I use the CRISP-DM methodology for all Data Mining projects as it is industry and tool neutral, and also the most comprehensive of all the methodologies available. Some Data Mining software vendors have come up with their own methodologies though they are basically the same. Check them out.
MS SQL SERVER DATA MINING
1. Defining the Problem: Analyze business requirements, define the scope of the problem, define the metrics by which the model will be evaluated, and define specific objectives for the data mining project.
2. Preparing Data: Remove/handle bad data, find correlations in the data, identify sources of data that are the most accurate, and determining which columns are the most appropriate for use in analysis.
3. Exploring the Data: Calculate the minimum and maximum values, calculate mean and standard deviations, and look at the distribution of the data.
4. Building Models: Specify the input columns, the attribute that you are predicting, and parameters that tell the algorithm how to process the data.
5. Exploring & Validating Models: Use the models to create predictions, which you can then use to make business decisions, create content queries to retrieve statistics, rules, or formulas from the model, embed data mining functionality directly into an application, update the models after review and analysis or update the models dynamically, as more data comes into the organization.
ORACLE DATA MINING
1. Problem Definition: Specify the project objectives and requirements from a business perspective, formulate it as a data mining problem and develop a preliminary implementation plan.
2. Data Gathering and Preparation: Take a closer look at the data, remove some of the data or add additional data, identify data quality problems, and scan for patterns in the data. Typical tasks include table, case, and attribute selection as well as data cleansing and transformation.
3. Model Building and Evaluation: Select and apply various modeling techniques and calibrate the parameters to optimal values. If the algorithm requires data transformations, step back to the previous phase to implement them.
4. Knowledge Deployment: Can involve scoring (the application of models to new data), the extraction of model details (for example the rules of a decision tree), or the integration of data mining models within applications, data warehouse infrastructure, or query and reporting tools.
SEMMA from SAS
1. Sample the data by creating one or more data tables. The sample should be large enough to contain the significant information, yet small enough to process.
2. Explore the data by searching for anticipated relationships, unanticipated trends, and anomalies in order to gain understanding and ideas.
3. Modify the data by creating, selecting, and transforming the variables to focus the model selection process.
4. Model the data by using the analytical tools to search for a combination of the data that reliably predicts a desired outcome.
5. Assess the data by evaluating the usefulness and reliability of the findings from the data mining process.
CRISP-DM (CRoss Industry Standard Process for Data Mining)
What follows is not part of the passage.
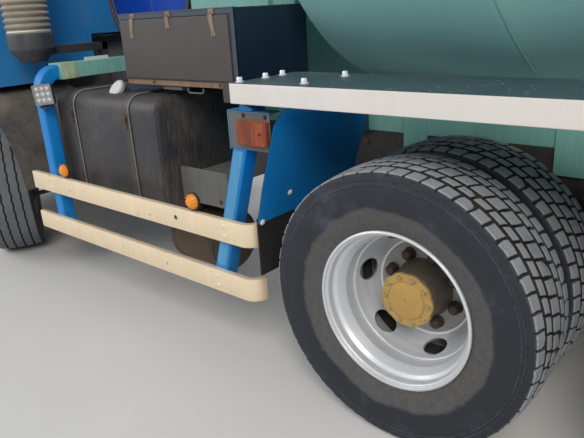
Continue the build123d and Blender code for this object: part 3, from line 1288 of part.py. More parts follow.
# Bumper with entry steps, grille, lamps, mirrors and front mudguards
STEP_REAR_X = MID_X + 3965
STEP_RECESSES = ((480, 690), (740, 940))
LAMP_INNER_Y = 780
LAMP_WIDTH = 330
LAMP_Z = 620
LAMP_HEIGHT = 170
TOW_R = 21
TOW_DEPTH = 70
TOW_Z = 520
with BuildPart() as front_bumper:
    block(NOSE_X - 260, NOSE_X, -HALF_WIDTH, HALF_WIDTH, BUMPER_BOTTOM, BUMPER_TOP)
    vertical = front_bumper.edges().filter_by(Axis.Z).group_by(Axis.X)[-1]
    fillet(vertical, 130)
    for side in (-1, 1):
        y_low, y_high = sorted((side * 560, side * HALF_WIDTH))
        block(STEP_REAR_X, NOSE_X - 200, y_low, y_high, BUMPER_BOTTOM, BUMPER_TOP)
        y_low, y_high = sorted((side * 1000, side * (HALF_WIDTH + 10)))
        for step_low, step_high in STEP_RECESSES:
            block(STEP_REAR_X + 60, MID_X + 4400, y_low, y_high, step_low, step_high, mode=Mode.SUBTRACT)
        y_low, y_high = sorted((side * LAMP_INNER_Y, side * (LAMP_INNER_Y + LAMP_WIDTH)))
        block(NOSE_X - 45, NOSE_X + 5, y_low, y_high, LAMP_Z, LAMP_Z + LAMP_HEIGHT, mode=Mode.SUBTRACT)
    block(NOSE_X - 250, NOSE_X - 12, -520, 520, BUMPER_TOP - 210, BUMPER_TOP - 40, mode=Mode.SUBTRACT)
    rod((NOSE_X - TOW_DEPTH, 0, TOW_Z), (NOSE_X + 1, 0, TOW_Z), TOW_R, mode=Mode.SUBTRACT)
    block(NOSE_X - 350, NOSE_X - 255, -RAIL_Y, RAIL_Y, BUMPER_BOTTOM + 220, RAIL_TOP - RAIL_HEIGHT)
front_bumper.part.label = "front_bumper"

with BuildPart() as grille:
    for row in range(6):
        z = 1060 + row * 120
        block(NOSE_X - 60, NOSE_X - 22, -800, 800, z, z + 75)
    for side in (-1, 0, 1):
        block(NOSE_X - 60, NOSE_X - 40, side * 780 - 10, side * 780 + 10, 1060, 1735)
grille.part.label = "grille"

with BuildPart() as lamps_clear:
    for side in (-1, 1):
        y_low, y_high = sorted((side * (LAMP_INNER_Y + 1), side * (LAMP_INNER_Y + LAMP_WIDTH - 1)))
        block(NOSE_X - 44.7, NOSE_X - 6, y_low, y_high, LAMP_Z + 1, LAMP_Z + LAMP_HEIGHT - 1)
        lamp_y = side * (post_y + POST_SIZE / 2 + 25)
        with Locations((POST_FRONT_X - 95, lamp_y, 1205)):
            Box(112, 45, 112)
        y_low, y_high = sorted((side * (post_y - 10), side * (post_y + POST_SIZE / 2 + 20)))
        block(POST_FRONT_X - 60, POST_FRONT_X - POST_SIZE / 2, y_low, y_high, 1120, 1150)
lamps_clear.part.label = "lamps_clear"

with BuildPart() as lamps_amber:
    for station in (2150, 1035):
        start = (MID_X + station, GUARD_Y - GUARD_THICK, MARKER_Z)
        rod(start, (MID_X + station, GUARD_Y + 14, MARKER_Z), MARKER_R)
        rail_top = GUARD_LEVELS[1] + GUARD_HEIGHT
        block(start[0] - 22, start[0] + 22, start[1], start[1] + 12, rail_top, MARKER_Z - 25)
    block(MID_X + 535, MID_X + 692, LAMP_BACK_Y, GUARD_Y + 14, 1076, 1170)
    mirror(about=Plane.XZ)
lamps_amber.part.label = "lamps_amber"

with BuildPart() as lamps_red:
    block(UNDERRUN_X - 95, UNDERRUN_X - 50, UNDERRUN_HALF - 430, UNDERRUN_HALF - 20, UNDERRUN_Z + 5, UNDERRUN_Z + 95)
    mirror(about=Plane.XZ)
lamps_red.part.label = "lamps_red"

MIRROR_X = MID_X + 4470
MIRROR_OUTER_Y = CAB_HALF + 290
MIRROR_Z = 2330
MIRROR_HEIGHT = 520
MIRROR_BASE_X = DOOR_FRONT_X + 42
with BuildPart() as mirrors:
    with Locations((MIRROR_X, MIRROR_OUTER_Y - 115, MIRROR_Z)):
        Box(90, 230, MIRROR_HEIGHT)
    fillet(mirrors.edges(), 30)
    for arm_z in (MIRROR_Z - 310, MIRROR_Z + 310):
        block(MIRROR_BASE_X, MIRROR_BASE_X + 58, CAB_HALF, CAB_HALF + 12, arm_z - 30, arm_z + 30)
        rod((MIRROR_BASE_X + 28, CAB_HALF + 10, arm_z), (MIRROR_X, MIRROR_OUTER_Y - 115, arm_z), 14)
    rod((MIRROR_X, MIRROR_OUTER_Y - 115, MIRROR_Z - 330), (MIRROR_X, MIRROR_OUTER_Y - 115, MIRROR_Z + 330), 18)
    mirror(about=Plane.XZ)
mirrors.part.label = "mirrors"

ARCH_R = 640
ARCH_INNER_Y = 570
ARCH_SHEET = 5
with BuildPart() as front_mudguards:
    with BuildSketch(Plane.XZ.offset(-GUARD_Y)):
        with Locations((FRONT_X, TYRE_R)):
            Circle(ARCH_R + ARCH_SHEET)
            Circle(ARCH_R, mode=Mode.SUBTRACT)
        with Locations((FRONT_X, TYRE_R - 350)):
            Rectangle(3 * ARCH_R, 800, mode=Mode.SUBTRACT)
    extrude(amount=GUARD_Y - ARCH_INNER_Y)
    block(MID_X + 2745, MID_X + 2775, RAIL_Y + 1, ARCH_INNER_Y + 60, 880, 920)
    mirror(about=Plane.XZ)
front_mudguards.part.label = "front_mudguards"

# Export each finished piece
pieces = [chassis_frame, subframe, axles, suspension, engine]
pieces += steered + [track_rod] + duals
pieces += [drum, drum_cone] + rollers + [drum_drive, front_pedestal, rear_pedestal, hopper_frame, rear_ladder, hopper]
pieces += [main_chute, chute_extension, chute_swivel, deck_edges, deck_plates]
pieces += [rear_mudguards, mud_flaps, guard_rails, guard_posts]
pieces += [fuel_tank, air_tanks, battery_trays, toolbox, toolbox_lid, water_tank, air_intake]
pieces += [cab_shell, cab_glass] + doors + [cab_interior, front_bumper, grille, lamps_clear]
pieces += [lamps_amber, lamps_red, mirrors, front_mudguards]
os.makedirs("parts", exist_ok=True)
for piece in pieces:
    export_step(piece.part, f"parts/{piece.part.label}.step")
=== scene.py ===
"""Looks of a three-axle concrete mixer truck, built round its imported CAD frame.

Metres, in the frame of the CAD model: +X forward, +Y to the truck's left, +Z up, with
the origin on the ground under the middle of the overall box.
"""

import json
import logging
import math
import random
from dataclasses import dataclass, field
from enum import Enum

import bmesh
import bpy
from mathutils import Matrix, Vector

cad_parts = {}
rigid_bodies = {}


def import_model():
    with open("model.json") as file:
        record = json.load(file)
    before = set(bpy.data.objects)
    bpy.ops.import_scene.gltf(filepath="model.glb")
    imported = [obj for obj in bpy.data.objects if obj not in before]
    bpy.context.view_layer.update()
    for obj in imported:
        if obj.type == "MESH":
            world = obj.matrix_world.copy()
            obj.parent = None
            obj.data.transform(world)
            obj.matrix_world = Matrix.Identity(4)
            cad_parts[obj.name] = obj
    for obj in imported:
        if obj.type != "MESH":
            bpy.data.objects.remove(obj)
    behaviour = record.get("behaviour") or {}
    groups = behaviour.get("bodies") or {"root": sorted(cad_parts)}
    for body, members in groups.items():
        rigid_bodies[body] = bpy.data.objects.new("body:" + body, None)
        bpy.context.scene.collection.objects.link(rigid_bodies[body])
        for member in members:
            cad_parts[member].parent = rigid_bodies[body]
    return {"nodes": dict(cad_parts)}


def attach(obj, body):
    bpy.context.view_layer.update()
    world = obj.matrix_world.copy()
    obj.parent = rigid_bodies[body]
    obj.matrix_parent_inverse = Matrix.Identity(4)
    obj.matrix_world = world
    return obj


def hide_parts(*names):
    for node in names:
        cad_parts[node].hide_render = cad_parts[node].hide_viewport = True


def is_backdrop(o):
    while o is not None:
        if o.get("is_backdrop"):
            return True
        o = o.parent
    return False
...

1. Business Understanding: Understand the project objectives and requirements from a business perspective, convert this knowledge into a data mining problem definition, and a preliminary plan designed to achieve the objectives.
2. Data Understanding: Collect initial data and proceed with activities in order to get familiar with the data, to identify data quality problems, to discover first insights into the data, or to detect interesting subsets to form hypotheses for hidden information.
3. Data Preparation: Tasks include table, record, and attribute selection as well as transformation and cleaning of data for modeling tools.
4. Modeling: Select and apply various modeling techniques, calibrate their parameters to optimal values, step back to the data preparation phase if needed.
5. Evaluation: Evaluate the model, review the steps executed to construct the model, to be certain it properly achieves the business objectives. At the end of this phase, a decision on the use of the data mining results should be reached.
6. Deployment: Depending on the requirements, the deployment phase can be as simple as generating a report or as complex as implementing a repeatable data mining process. In many cases it will be the customer, not the data analyst, who will carry out the deployment steps.